Let us try to crudely upper bound these quantities. Taking the eigendecomposition of $H_1$ and $H_2$ as $H_i = U_i \Sigma_i U_i^\T$, $i=1,2$, and defining $\Delta := H_1^{1/2} - H_2^{1/2}$, we write $$ \begin{align*} (H_2^{1/2} (H_2 + \lambda I)^{-1} H_2^{1/2} - I ) H_1^{1/2} =(H_2^{1/2} (H_2 + \lambda I)^{-1} H_2^{1/2} - I )(H_2^{1/2} + \Delta) \:. \end{align*} $$ Hence, $$ \begin{align*} \norm{(H_2^{1/2} (H_2 &+ \lambda I)^{-1} H_2^{1/2} - I ) H_1^{1/2}} \\ &\leq \norm{(H_2^{1/2} (H_2 + \lambda I)^{-1} H_2^{1/2} - I ) H_2^{1/2}} + \norm{H_2^{1/2} (H_2 + \lambda I)^{-1} H_2^{1/2} - I}\norm{\Delta} \\ &= \norm{\Sigma_2^{3/2}(\Sigma_2 + \lambda I)^{-1} - \Sigma_2^{1/2}} + \norm{ \Sigma_2(\Sigma_2+\lambda I)^{-1} - I }\norm{\Delta} \\ &= \lambda \max_{1\leq i \leq n} \frac{\sigma_i(H_2)^{1/2}}{\sigma_i(H_2) + \lambda} + \frac{\lambda}{\sigma_n(H_2) + \lambda} \norm{\Delta} \\ &\stackrel{(a)}{\leq} \frac{\sqrt{\lambda}}{2} + \frac{\lambda}{\sigma_n(H_2)} \norm{\Delta} \:, \end{align*} $$ where (a) holds since for any $\lambda > 0$, $\sup_{x > 0} x^{1/2}/(x + \lambda) = \frac{1}{2\sqrt{\lambda}}$. An application of the inequality $(x+y)^2 \leq 2(x^2 + y^2)$ yields that $$ \begin{align*} \norm{(H_2^{1/2} (H_2 + \lambda I)^{-1} H_2^{1/2} - I ) H_1^{1/2}}^2 &\leq \lambda + \frac{2\lambda^2}{\sigma_n(H_2)^2} \norm{\Delta}^2 \\ &\leq \left(1 + \frac{2\norm{\Delta}^2}{\sigma_n(H_2)^2} \right) \max(\lambda, \lambda^2) \:. \end{align*} $$ Therefore, a lower bound on $\lambda_*$ is given as $$ \lambda_* \geq \min\left( \frac{\varepsilon}{1 + 2\norm{\Delta}^2/\sigma_n(H_2)^2}, \sqrt{\frac{\varepsilon}{1 + 2\norm{\Delta}^2/\sigma_n(H_2)^2}} \right) \:. $$ We can now upper bound $\gamma_*$ by similar arguments as before $$ \begin{align*} \gamma_* \leq \norm{(H_2 + \lambda_*)^{-1} H_2^{1/2} H_1^{1/2}} &\leq \norm{(H_2 + \lambda_* I)^{-1} H_2} + \norm{(H_2 + \lambda_*I)^{-1} H_2^{1/2}} \norm{\Delta} \\ &\leq 1 + \frac{1}{2\sqrt{\lambda_*}} \norm{\Delta} \\ &\leq 1 + \frac{1}{2} \left(1 + \frac{2\norm{\Delta}^2}{\sigma_n(H_2)^2} \right) \norm{\Delta} \max\left( \varepsilon^{-1/2}, \varepsilon^{-1/4} \right) \:. \end{align*} $$

We have managed to crudely estimate the radius $\gamma_*$. While the bound is far from tight, we see that the scaling behaviors are intuitive.
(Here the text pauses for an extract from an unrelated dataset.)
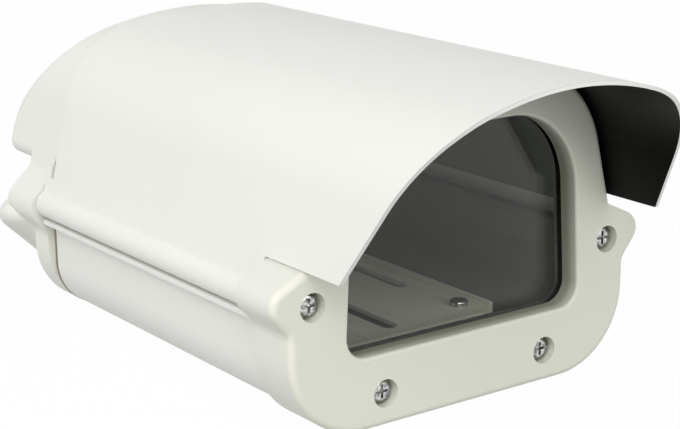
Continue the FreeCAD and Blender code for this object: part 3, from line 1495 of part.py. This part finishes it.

For instance, as $\Delta \longrightarrow 0$, $\gamma_* \longrightarrow 1$. Similarly, as $\varepsilon \longrightarrow 0$, we have $\gamma_* \longrightarrow +\infty$, since the approximation requirement becomes more stringent. Finally, as $\sigma_n(H_2) \longrightarrow 0$, we have $\gamma_* \longrightarrow +\infty$, which corresponds to the ellipsoid of $H_2$ having a very narrow direction.

PS: I feel like this analysis can be substantially improved in an obvious way.